**Supplied data**
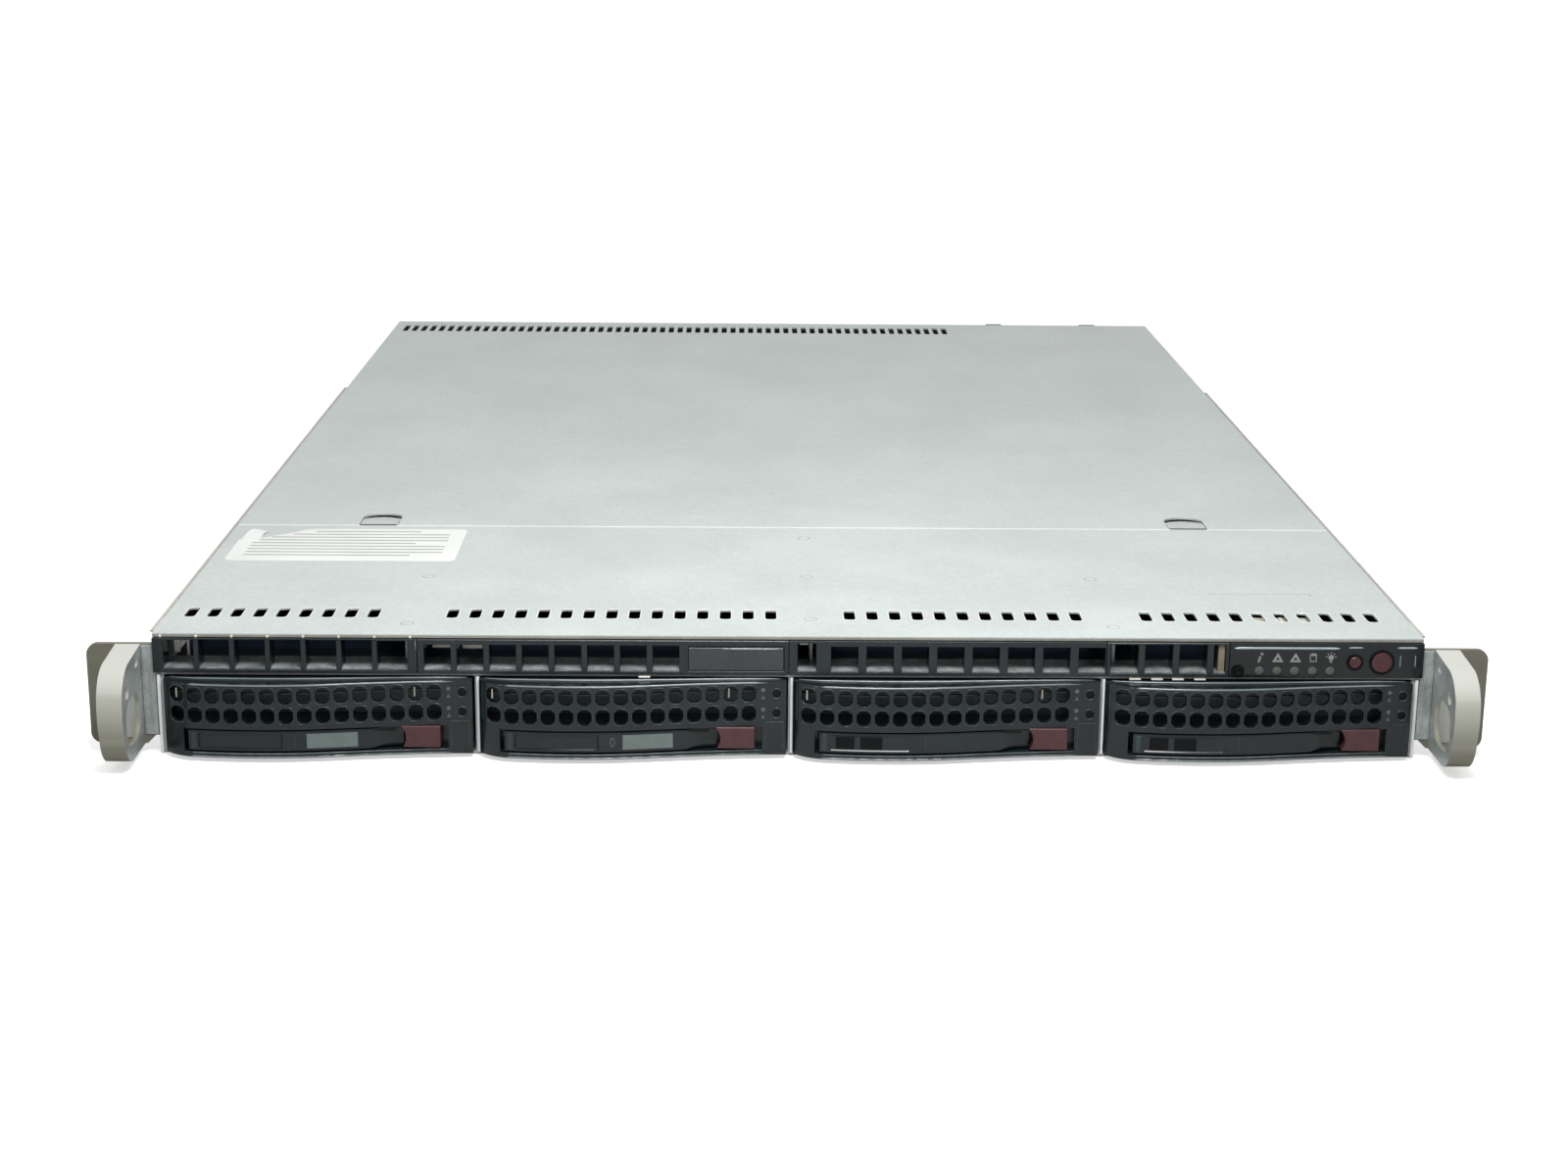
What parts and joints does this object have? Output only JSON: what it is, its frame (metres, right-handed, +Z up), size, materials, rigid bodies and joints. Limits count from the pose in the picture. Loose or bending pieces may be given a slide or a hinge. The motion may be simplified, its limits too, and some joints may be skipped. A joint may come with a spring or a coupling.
{
  "type": "1u rack server",
  "caption": "Flat rack server one unit high, with hot-swap drive carriers, vent bezel, control panel, rack handles, sliding top cover and pull-out power modules.",
  "frame": {"origin": "centre of the chassis floor's underside", "axes": "+X to the right seen from the front, +Y to the rear, +Z up"},
  "size_m": [0.4826, 0.7135, 0.043],
  "materials": {
    "zinc_sheet": "zinc-coated steel sheet, satin",
    "cover_sheet": "zinc-coated steel sheet, pale grey, satin",
    "rivet_steel": "plain steel",
    "black_moulding": "black moulded plastic, light sheen",
    "drive_casting": "cast aluminium drive case",
    "maroon_plastic": "maroon moulded plastic",
    "panel_gloss": "glossy black panel",
    "lens_plastic": "unlit grey lenses",
    "circuit_board": "green circuit board",
    "handle_paint": "pale grey paint over metal",
    "rail_steel": "bright zinc-plated steel",
    "fan_plastic": "black fan plastic",
    "brass_posts": "plain brass",
    "heatsink_aluminium": "bare extruded aluminium",
    "memory_board": "green memory boards",
    "clear_shroud": "dark plastic sheet",
    "port_metal": "tinned steel shells",
    "strap_plastic": "dark grey plastic"
  },
  "bodies": {
    "chassis": {"chassis_base": "zinc_sheet", "rear_frame": "zinc_sheet", "front_cover": "cover_sheet", "cover_rivets": "rivet_steel", "drive_cage": "zinc_sheet", "left_vent_bezel": "black_moulding", "middle_vent_bezel": "black_moulding", "right_vent_bezel": "black_moulding", "corner_vent_bezel": "black_moulding", "control_panel": "panel_gloss", "indicator_lenses": "lens_plastic", "control_board": "circuit_board", "left_handle": "handle_paint", "right_handle": "handle_paint", "left_inner_rail": "rail_steel", "right_inner_rail": "rail_steel", "side_screws": "rivet_steel", "drive_backplane": "circuit_board", "fan_frames": "black_moulding", "motherboard": "circuit_board", "board_standoffs": "brass_posts", "processor_heatsinks": "heatsink_aluminium", "memory_modules": "memory_board", "air_shroud": "clear_shroud", "rear_ports": "port_metal", "power_board": "circuit_board"},
    "rear_cover": {"rear_cover": "cover_sheet"},
    "left_cover_latch": {"left_cover_latch": "cover_sheet"},
    "right_cover_latch": {"right_cover_latch": "cover_sheet"},
    "power_button": {"power_button": "maroon_plastic"},
    "reset_button": {"reset_button": "maroon_plastic"},
    "locator_button": {"locator_button": "black_moulding"},
    "carrier_1": {"drive_carrier_1": "black_moulding", "hard_drive_1": "drive_casting"},
    "lever_1": {"carrier_lever_1": "black_moulding"},
    "release_1": {"release_button_1": "maroon_plastic"},
    "carrier_2": {"drive_carrier_2": "black_moulding", "hard_drive_2": "drive_casting"},
    "lever_2": {"carrier_lever_2": "black_moulding"},
    "release_2": {"release_button_2": "maroon_plastic"},
    "carrier_3": {"drive_carrier_3": "black_moulding", "hard_drive_3": "drive_casting"},
    "lever_3": {"carrier_lever_3": "black_moulding"},
    "release_3": {"release_button_3": "maroon_plastic"},
    "carrier_4": {"drive_carrier_4": "black_moulding", "hard_drive_4": "drive_casting"},
    "lever_4": {"carrier_lever_4": "black_moulding"},
    "release_4": {"release_button_4": "maroon_plastic"},
    "fan_1": {"fan_rotor_1": "fan_plastic"},
    "fan_2": {"fan_rotor_2": "fan_plastic"},
    "fan_3": {"fan_rotor_3": "fan_plastic"},
    "fan_4": {"fan_rotor_4": "fan_plastic"},
    "power_module_1": {"power_module_case_1": "zinc_sheet", "power_module_strap_1": "strap_plastic"},
    "module_fan_1": {"power_module_rotor_1": "fan_plastic"},
    "module_latch_1": {"power_module_latch_1": "maroon_plastic"},
    "power_module_2": {"power_module_case_2": "zinc_sheet", "power_module_strap_2": "strap_plastic"},
    "module_fan_2": {"power_module_rotor_2": "fan_plastic"},
    "module_latch_2": {"power_module_latch_2": "maroon_plastic"}
  },
  "joints": [
    {"name": "rear_cover_slide", "type": "slide", "parent": "chassis", "child": "rear_cover", "axis": [0, 1, 0], "range_m": [0, 0.012]},
    {"name": "left_cover_latch_press", "type": "slide", "parent": "rear_cover", "child": "left_cover_latch", "axis": [0, 0, -1], "range_m": [0, 0.002], "stiffness_N_per_m": 300},
    {"name": "right_cover_latch_press", "type": "slide", "parent": "rear_cover", "child": "right_cover_latch", "axis": [0, 0, -1], "range_m": [0, 0.002], "stiffness_N_per_m": 300},
    {"name": "carrier_1_slide", "type": "slide", "parent": "chassis", "child": "carrier_1", "axis": [0, -1, 0], "range_m": [0, 0.15]},
    {"name": "lever_1_swing", "type": "hinge", "parent": "carrier_1", "child": "lever_1", "pos_m": [-0.2049, -0.3305, 0.0076], "axis": [0, 0, -1], "range_deg": [0, 45], "stiffness_Nm_per_rad": 0.01, "springref_deg": 51.57},
    {"name": "release_1_press", "type": "slide", "parent": "carrier_1", "child": "release_1", "axis": [1, 0, 0], "range_m": [0, 0.003], "stiffness_N_per_m": 400},
    {"name": "carrier_2_slide", "type": "slide", "parent": "chassis", "child": "carrier_2", "axis": [0, -1, 0], "range_m": [0, 0.15]},
    {"name": "lever_2_swing", "type": "hinge", "parent": "carrier_2", "child": "lever_2", "pos_m": [-0.0969, -0.3305, 0.0076], "axis": [0, 0, -1], "range_deg": [0, 45], "stiffness_Nm_per_rad": 0.01, "springref_deg": 51.57},
    {"name": "release_2_press", "type": "slide", "parent": "carrier_2", "child": "release_2", "axis": [1, 0, 0], "range_m": [0, 0.003], "stiffness_N_per_m": 400},
    {"name": "carrier_3_slide", "type": "slide", "parent": "chassis", "child": "carrier_3", "axis": [0, -1, 0], "range_m": [0, 0.15]},
    {"name": "lever_3_swing", "type": "hinge", "parent": "carrier_3", "child": "lever_3", "pos_m": [0.0111, -0.3305, 0.0076], "axis": [0, 0, -1], "range_deg": [0, 45], "stiffness_Nm_per_rad": 0.01, "springref_deg": 51.57},
    {"name": "release_3_press", "type": "slide", "parent": "carrier_3", "child": "release_3", "axis": [1, 0, 0], "range_m": [0, 0.003], "stiffness_N_per_m": 400},
    {"name": "carrier_4_slide", "type": "slide", "parent": "chassis", "child": "carrier_4", "axis": [0, -1, 0], "range_m": [0, 0.15]},
    {"name": "lever_4_swing", "type": "hinge", "parent": "carrier_4", "child": "lever_4", "pos_m": [0.1191, -0.3305, 0.0076], "axis": [0, 0, -1], "range_deg": [0, 45], "stiffness_Nm_per_rad": 0.01, "springref_deg": 51.57},
    {"name": "release_4_press", "type": "slide", "parent": "carrier_4", "child": "release_4", "axis": [1, 0, 0], "range_m": [0, 0.003], "stiffness_N_per_m": 400},
    {"name": "power_button_press", "type": "slide", "parent": "chassis", "child": "power_button", "axis": [0, 1, 0], "range_m": [0, 0.001], "stiffness_N_per_m": 600},
    {"name": "reset_button_press", "type": "slide", "parent": "chassis", "child": "reset_button", "axis": [0, 1, 0], "range_m": [0, 0.001], "stiffness_N_per_m": 600},
    {"name": "locator_button_press", "type": "slide", "parent": "chassis", "child": "locator_button", "axis": [0, 1, 0], "range_m": [0, 0.001], "stiffness_N_per_m": 600},
    {"name": "fan_1_spin", "type": "hinge", "parent": "chassis", "child": "fan_1", "pos_m": [-0.1625, -0.12, 0.021], "axis": [0, 1, 0], "continuous": true},
    {"name": "fan_2_spin", "type": "hinge", "parent": "chassis", "child": "fan_2", "pos_m": [-0.0745, -0.12, 0.021], "axis": [0, 1, 0], "continuous": true},
    {"name": "fan_3_spin", "type": "hinge", "parent": "chassis", "child": "fan_3", "pos_m": [0.0135, -0.12, 0.021], "axis": [0, 1, 0], "continuous": true},
    {"name": "fan_4_spin", "type": "hinge", "parent": "chassis", "child": "fan_4", "pos_m": [0.1015, -0.12, 0.021], "axis": [0, 1, 0], "continuous": true},
    {"name": "power_module_1_slide", "type": "slide", "parent": "chassis", "child": "power_module_1", "axis": [0, 1, 0], "range_m": [0, 0.2]},
    {"name": "module_fan_1_spin", "type": "hinge", "parent": "power_module_1", "child": "module_fan_1", "pos_m": [0.12155, 0.312, 0.0212], "axis": [0, 1, 0], "continuous": true},
    {"name": "module_latch_1_press", "type": "slide", "parent": "power_module_1", "child": "module_latch_1", "axis": [-1, 0, 0], "range_m": [0, 0.003], "stiffness_N_per_m": 500},
    {"name": "power_module_2_slide", "type": "slide", "parent": "chassis", "child": "power_module_2", "axis": [0, 1, 0], "range_m": [0, 0.2]},
    {"name": "module_fan_2_spin", "type": "hinge", "parent": "power_module_2", "child": "module_fan_2", "pos_m": [0.17725, 0.312, 0.0212], "axis": [0, 1, 0], "continuous": true},
    {"name": "module_latch_2_press", "type": "slide", "parent": "power_module_2", "child": "module_latch_2", "axis": [-1, 0, 0], "range_m": [0, 0.003], "stiffness_N_per_m": 500}
  ]
}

**Stated problem**
Count the lines above that contain the word "from", and give only that number.

**Answer to the problem**
2